The trick, I think, is to stay open. To be curious enough to understand, and brave enough to reflect.

We can say both:

“I understand why they did it.”

“It still caused harm.”

That isn’t contradiction, it’s growth.


The more I write about local history, the more I realise it’s not just about the past, it’s about who we are.
Every story we inherit becomes part of the reflection we see in the mirror.

We often say, “Know your past to know who you are.”
But the past is rarely tidy. It’s a mix of pride and pain, progress and contradiction.

If we only look back with nostalgia, we miss the lessons.
If we only look back with judgment, we miss the humanity.

Looking again, with both empathy and honesty, helps us see how our communities were built, what we’ve learned, and what we still need to work on. It reminds us that every generation has its blind spots, including ours.

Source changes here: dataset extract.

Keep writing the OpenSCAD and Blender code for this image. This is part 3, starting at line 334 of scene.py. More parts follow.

Seeing Through Today’s Eyes

For a long time, I thought reflecting on history through today’s lens was unfair.
Now, I see it as being awake.

Each generation re-examines the stories it inherits. That’s how we grow.
What our grandparents admired, we might question; what we question, our grandchildren will rethink again.

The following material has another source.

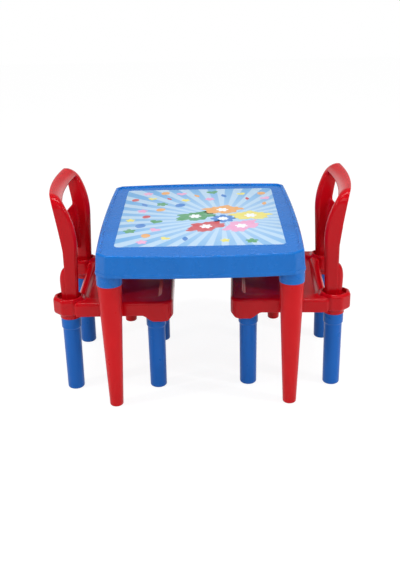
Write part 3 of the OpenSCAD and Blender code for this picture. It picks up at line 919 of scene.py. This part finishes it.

When we bring today’s understanding — of equality, inclusion, sustainability, and kindness — to the past, we don’t rewrite it, we complete it.
We give voice to those who were overlooked, and meaning to what’s been left behind.

We continue the story.


What I’ve Learned Along the Way

All of this, the conversations, the questions, the quiet reflection, has taught me something simple but profound: reflection is a kind of courage.

It’s the willingness to look again, to see differently, and to grow wiser.

Knowing this helps us make better choices.
When we recognise patterns of courage and complacency, fairness and fear, we can choose differently.

Progress doesn’t happen automatically. It happens intentionally.
And every time we reflect, we refine.

History isn’t just about what happened.
It’s about what happens next.

The past gives us roots.
Reflection gives us direction.
Together, they help us grow into something wiser — a community that learns deeply and chooses with care.